La struttura della routine quotidiana di Perfect Days diventa la spina dorsale dell’intero progetto. Nel corso del film, la cinepresa riprende il protagonista mentre fa sempre le stesse cose: Wenders ha utilizzato un approccio documentaristico per creare Hirayama, un sottile promemoria del fatto che siamo al fianco di questo personaggio in ogni momento della sua vita–in ogni canzone di Lou Reed, in ogni bagno che pulisce, in ogni pasto che consuma, in ogni momento di solitudine insieme alle letture serali di Faulkner alla luce di una piccola lampada prima di dormire–eppure nulla di lui viene mai davvero concretizzato, perché non sono necessari dettagli della sua storia personale per riconoscere l’umanità del personaggio. Ma Hirayama resta comunque un eroe imperfetto, e Wenders si astiene dal giudicare il suo stile di vita. Seguiamo semplicemente le avventure (o l’assenza di esse) della sua vita fino a quando gli viene offerta una scelta: continuare a vivere allungando il tempo, gustando giorni perfetti di pacata solitudine o abbracciare un’avventura romantica, riunirsi con la sua famiglia e fare nuove amicizie lungo il fiume Sumida. Hirayama è dilaniato tra la soddisfazione di una vita semplice, priva di ego, e il potenziale per una felicità che si fa più grande e complessa quando è condivisa con altri esseri umani, o addirittura trasmessa. Questo conflitto interno riflette un sentimento profondamente umano: la malinconia, un connubio tra la contemplazione poetica della nostra esistenza e la presa di consapevolezza che la presenza non implica beatitudine, né armonia infinita, né pace. Hirayama decide di affrontare tutte queste emozioni sul momento; rimangono parte di lui, ma non dettano la direzione della sua vita in futuro, conscio dell’impotenza contro il tempo che definisce le nostre vite.

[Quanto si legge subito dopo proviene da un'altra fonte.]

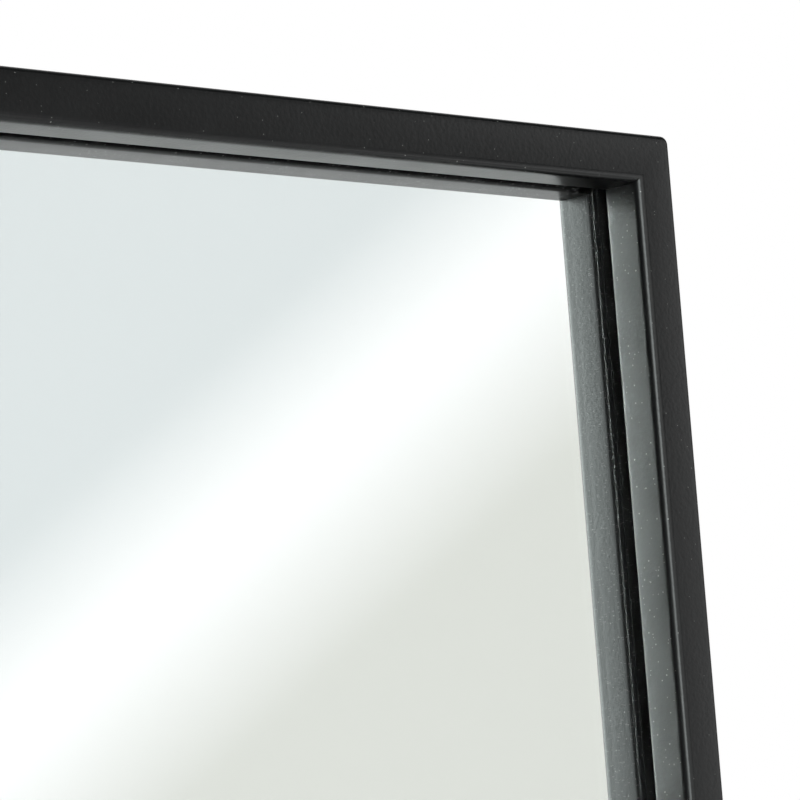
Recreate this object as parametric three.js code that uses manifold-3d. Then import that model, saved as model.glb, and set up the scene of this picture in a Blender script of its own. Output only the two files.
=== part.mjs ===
// Leaning floor mirror: a welded square-tube frame with the glass held behind it.
// Millimetres, +Z up. The mirror faces -Y, X runs across it. The origin is on the floor,
// under the middle of the object.
import * as THREE from 'three';
import { mergeVertices } from 'three/addons/utils/BufferGeometryUtils.js';
import Module from 'manifold-3d';

const wasm = await Module();
wasm.setup();

// ---------------------------------------------------------------- driving dimensions
const FRAME_WIDTH = 700;
const FRAME_HEIGHT = 1700;
const TUBE = 20; // square steel tube, across and deep
const TUBE_WALL = 1.5;
const TUBE_RADIUS = 2; // the tube's rounded long edges
const CORNER_RADIUS = 3.5; // frame corners, ground after welding
const GAP = 0.3; // between pieces that touch
const BAR_INSET = 3; // the rebate bars stand this far inside the tube's outer face
const BAR_THICKNESS = 2;
const BAR_HEIGHT = 16;
const WELD_LEG = 2.4;
const WELD_LENGTH = 26;
const WELDS_PER_SIDE_BAR = 6;
const WELDS_PER_CROSS_BAR = 3;
const TAPE_THICKNESS = 0.5;
const TAPE_WIDTH = 9;
const TAPE_INSET = 3.5; // from the rebate bar's inner face
const GLASS_THICKNESS = 4;
const GLASS_CLEARANCE = 0.8; // all round, inside the bars
const GLASS_ARRIS = 0.6;
const GLASS_CORNER = 2;
const FILM_THICKNESS = 0.4;
const FILM_MARGIN = 1;
const BOARD_THICKNESS = 9;
const BOARD_CORNER = 3;
const SCREWS_PER_SIDE = 5;
const SCREWS_PER_CROSS = 3;
const SCREW_END_DISTANCE = 70; // first and last screw, from the frame's outer corner
const SCREW_SHANK_RADIUS = 1.5;
const SCREW_SHANK_LENGTH = 16;
const SCREW_HEAD_RADIUS = 2.8;
const SCREW_HEAD_HEIGHT = 2;
const HANGER_WIDTH = 18;
const HANGER_HEIGHT = 50;
const HANGER_THICKNESS = 1.5;
const HANGER_SPACING = 480; // between the two hangers' middles
const HANGER_DROP = 150; // hanger's middle, below the frame's top
const KEYHOLE_RADIUS = 5;
const KEYHOLE_SLOT_RADIUS = 2.6;
const KEYHOLE_RISE = 11; // from the round hole's middle up to the slot's end
const HEAD_POCKET_DEPTH = 4; // room behind the plate for the wall screw's head
const HANGER_SCREW_OFFSET = 19; // from the plate's middle, up and down
const HANGER_SCREW_RADIUS = 1.4;
const HANGER_SCREW_HEAD = 2.9;
const HANGER_SCREW_LENGTH = 5.5;
const BUMPER_RADIUS = 8;
const BUMPER_HEIGHT = 4;
const BUMPER_INSET = 34; // from the frame's outer faces to the bumper's middle
const PAD_LENGTH = 60;
const PAD_FRONT = 7.5; // from the tube's front face back to the pad
const PAD_HEIGHT = 2.7; // under the tube; it steps up by BAR_INSET under the rebate bar
const PAD_LIP = 2; // thickness of the lip behind the rebate bar
const PAD_LIP_RISE = 6; // from the bar's outer face up to the lip's top
const PAD_CORNER = 5;
const PAD_EDGE = 0.5; // chamfer round the foot and the top
const PAD_SPACING = 440;

// ---------------------------------------------------------------- worked-out dimensions
const REBATE_FRONT = TUBE + GAP; // depths are measured back from the tube's front face
const TAPE_FRONT = REBATE_FRONT;
const GLASS_FRONT = TAPE_FRONT + TAPE_THICKNESS + GAP;
const FILM_FRONT = GLASS_FRONT + GLASS_THICKNESS + GAP;
const BOARD_FRONT = FILM_FRONT + FILM_THICKNESS + GAP;
const BOARD_BACK = BOARD_FRONT + BOARD_THICKNESS;
const TOTAL_DEPTH = BOARD_BACK + GAP + BUMPER_HEIGHT;
const BAR_SINK = BAR_INSET + BAR_THICKNESS; // the bar's inner face, inside the outer face
const GLASS_INSET = BAR_SINK + GLASS_CLEARANCE;
const GLASS_WIDTH = FRAME_WIDTH - 2 * GLASS_INSET;
const GLASS_HEIGHT = FRAME_HEIGHT - 2 * GLASS_INSET;
const FRAME_BOTTOM = PAD_HEIGHT + GAP;
const FRAME_TOP = FRAME_BOTTOM + FRAME_HEIGHT;
const FRAME_MIDDLE = FRAME_BOTTOM + FRAME_HEIGHT / 2;
const SCREW_DEPTH = BOARD_FRONT + BOARD_THICKNESS / 2;
const BAR_BACK = REBATE_FRONT + BAR_HEIGHT;
const ROUND_STEPS = 12;
const EDGE_STEPS = 5;
const QUARTER = Math.PI / 2;

// ---------------------------------------------------------------- materials
function finish(color, roughness, metalness) {
  return new THREE.MeshStandardMaterial({ color, roughness, metalness });
}
const BLACK_COAT = () => finish(0x232324, 0.45, 0.2);
const SILVERED_GLASS = () => finish(0xdfe6e6, 0.03, 0.9);
const SILVER_FILM = () => finish(0xb9bcbe, 0.25, 0.8);
const FIBREBOARD = () => finish(0x8a6b4b, 0.85, 0);
const FOAM_TAPE = () => finish(0x101011, 0.9, 0);
const ZINC_SCREW = () => finish(0xa9adb2, 0.35, 0.9);
const BRIGHT_STEEL = () => finish(0xb4b6b9, 0.4, 0.9);
const SOFT_RUBBER = () => finish(0x1a1a1b, 0.8, 0);

// ---------------------------------------------------------------- solids and cuts
function toSolid(geometry) {
  const bare = geometry.clone();
  bare.deleteAttribute('normal');
  bare.deleteAttribute('uv');
  const merged = mergeVertices(bare, 1e-4);
  const vertProperties = new Float32Array(merged.attributes.position.array);
  const triVerts = new Uint32Array(merged.index.array);
  return new wasm.Manifold(new wasm.Mesh({ numProp: 3, vertProperties, triVerts }));
}

function toGeometry(solid) {
  const mesh = solid.getMesh();
  const geometry = new THREE.BufferGeometry();
  geometry.setAttribute('position', new THREE.BufferAttribute(mesh.vertProperties, 3));
  geometry.setIndex(new THREE.BufferAttribute(mesh.triVerts, 1));
  const faceted = geometry.toNonIndexed();
  faceted.computeVertexNormals();
  return faceted;
}

function cut(geometry, tools) {
  let solid = toSolid(geometry);
  for (const tool of tools) {
    solid = solid.subtract(toSolid(tool));
  }
  return toGeometry(solid);
}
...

“Hirayama a un certo punto della sua vita ha deciso di lasciare una condizione di estremo privilegio per una vita semplice, pulire toilette, e lo fa con piacere, è felice. Vive modestamente come persona di servizio, è invisibile alle persone, ma lui vede tutto.  La routine non è un peso per lui, che vive il qui e ora, semmai gli dà molta libertà. Nella nostra vita il termine routine ha una connotazione molto negativa, ma lui la vive come un rituale, e ogni volta lo compie come fosse la prima.”